Yellow Days brengt een melodieuze cocktail van invloeden op ‘A day in a yellow beat’

door Tadhg Waters

Sinds het uitbrengen van zijn debuut ‘Is everything okay in your world?’ in 2017, is de Britse artiest Yellow Days bezig aan een geleidelijke opmars binnen de indie-wereld. Nu heeft de 21-jarige George Van Den Broeck een vervolg klaar. ‘A day in a yellow beat’ is een ambitieus project geworden. Het maar liefst een uur en zeventien minuten durende album telt 23 nummers, en bevat net als zijn debuut weer enkele interessante samenwerkingen. Van Den Broeck heeft duidelijk wat te zeggen. Zelf beschreef hij de plaat dan ook als “upbeat existential millennial music”.

Het verhaal dat Yellow Days ons wil vertellen op ‘A day in a yellow beat’ wordt bijgestaan door het gebruik van verschillende audiofragmenten. Op de toepasselijk getitelde opener van het album, ‘Intro’, krijgen we bijvoorbeeld een interview met Ray Charles te horen over de muziekindustrie en de toegenomen druk van platenlabels op jonge artiesten. Yellow Days lijkt zich hier echter niet door te laten hinderen, en doet gewoon wat hij zelf wil. ‘Intro’ gaat vervolgens vlot over in het funky en opzwepende ‘Be free’, waarin Van Den Broeck meteen alles uit de kast haalt.Strakke drums en speelse gitaren vormen de gepaste begeleiding voor de soulvolle stem van de Brit. “You’ve got te be free” croont hij herhaaldelijk.
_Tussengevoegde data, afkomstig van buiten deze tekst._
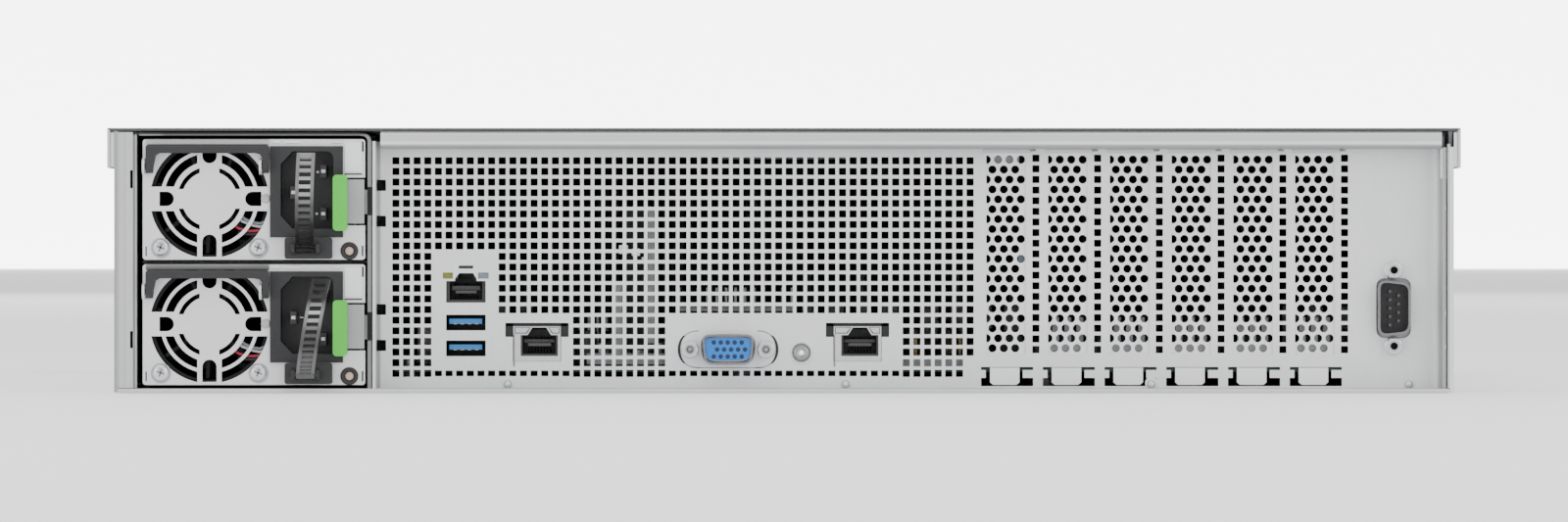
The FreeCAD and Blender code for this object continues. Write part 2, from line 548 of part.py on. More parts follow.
bp = B(-214.0, 214.0, BPY, BPY + 2.4, 2.0, 84.0)
bp_cuts = []
for x in BAY_X:
    for z in BAY_Z:
        bp_cuts.append(B(x - 46, x + 12, BPY - 1, BPY + 4, z + 17.0, z + 23.0))
bp = cut(bp, bp_cuts)
conns = []
for x in BAY_X:
    for z in BAY_Z:
        conns.append(B(x - 36, x + 6, BPY - 6.0, BPY, z + 5.0, z + 10.0))
bp = fuse(bp, *conns)
save("drive_backplane", bp)

Y_CAR = -359.0           # outer face of the carriers
Y_DRV0 = -340.0
HEX = 3.4


def carrier_front(x, z0, lever):
    """moulded front of one carrier: vent field on the left, lever recess across the middle"""
    f = rbox(x - BAY_W / 2, x + BAY_W / 2, Y_CAR, Y_CAR + 14.0, z0, z0 + BAY_H - 0.9, 1.2, "y")
    holes = []
    z_mid = z0 + (BAY_H - 0.9) / 2
    for r_ in range(5):
        for c_ in range(22):
            hx = x - BAY_W / 2 + 9.0 + c_ * 4.0 + (2.0 if r_ % 2 else 0.0)
            hz = z_mid + (r_ - 2) * 4.3
            if lever and abs(r_ - 2) < 2 and hx < x + 46:
                continue
            if hx > x + BAY_W / 2 - 10:
                continue
            holes.append(prism(ngon(hx, hz, 1.55, 6), "y", Y_CAR - 1, Y_CAR + 15))
    return f, holes, z_mid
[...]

Voor de opnames van het album ruilde de jonge multi-instrumentalist zijn vaste tot studio omgebouwde tuinhuis in Hampshire in voor een professionele studio in Los Angeles, in een zoektocht naar nieuwe inspiratie en samenwerkingen. Die inspiratie vond hij bij het werk van oude soul-legendes zoals Curtis Mayfield, Ray Charles, Marvin Gaye en Stevie Wonder. Die invloed is doorheen de plaat goed te horen, zoals in het up tempo ‘Who’s there’. De gitaarklanken aan het begin van het nummer doen wat denken aan de befaamde gitaarriff in Stevie Wonders ‘Superstition’. De achtergrondzang wordt verzorgd door de 67-jarige Shirley Jones, die in de jaren ’80 deel uitmaakte van het Amerikaanse r&b-trio The Jones Girls en Van Den Broecks instrumentatie hier van een retro geluid voorziet. In ‘Open your eyes’ keert de zangeres terug om dat trucje nog eens over te doen en ons mee te nemen naar de soulvolle klanken uit het verleden.

In het korte ‘!’ laat Van Den Broeck het croonen even achterwege, en schakelt hij de hulp in van rapper Bishop Nehru. Diens nogal ongeïnspireerde raps lijken echter maar weinig bij te dragen aan het album. Op ‘A day in a yellow beat’ zijn er volgens ons nog wel meer experimenten te vinden die Van Den Broeck beter achterwege had gelaten. De interludes ‘Come groove’ en ‘Something special’, zijn muzikaal niet interessant genoeg om de aandacht vast te houden. Ook ‘Keeps me satisfied’, een rustiger laid back nummer, bevat te weinig sterke en opmerkelijke elementen.

Vooruitgeschoven single ‘The curse’ doet alsnog een verdienstelijke poging om de interesse terug op te wekken. De stem van Van Den Broeck klinkt erg krachtig boven op de groovy instrumentatie, die bovendien gemaakt werd met de hulp van collega indie-held Mac Demarco, waarmee Yellow Days vaak vergeleken wordt. Demarco voorziet ‘The curse’ van zijn typerende snelle gitaarlijntjes. Afsluiter ‘Love is everywhere’ doet dan weer bij momenten denken aan de snelle funk van de hedendaagse jazz vedette Thundercat, dankzij de strakke bas riffs en het hoge stemgeluid van Van Den Broeck.

De concentratie hoog houden blijkt het grootste struikelblok van het album te zijn, dat te weinig variatie bevat en bij momenten de focus lijkt te verliezen. Naarmate ‘A day in a yellow beat’ vordert lijken de nummers meer en meer in elkaar over te vloeien, zonder echte uitschieters, waardoor we slechts het gevoel krijgen dat we naar aangename achtergrondmuziek aan het luisteren zijn.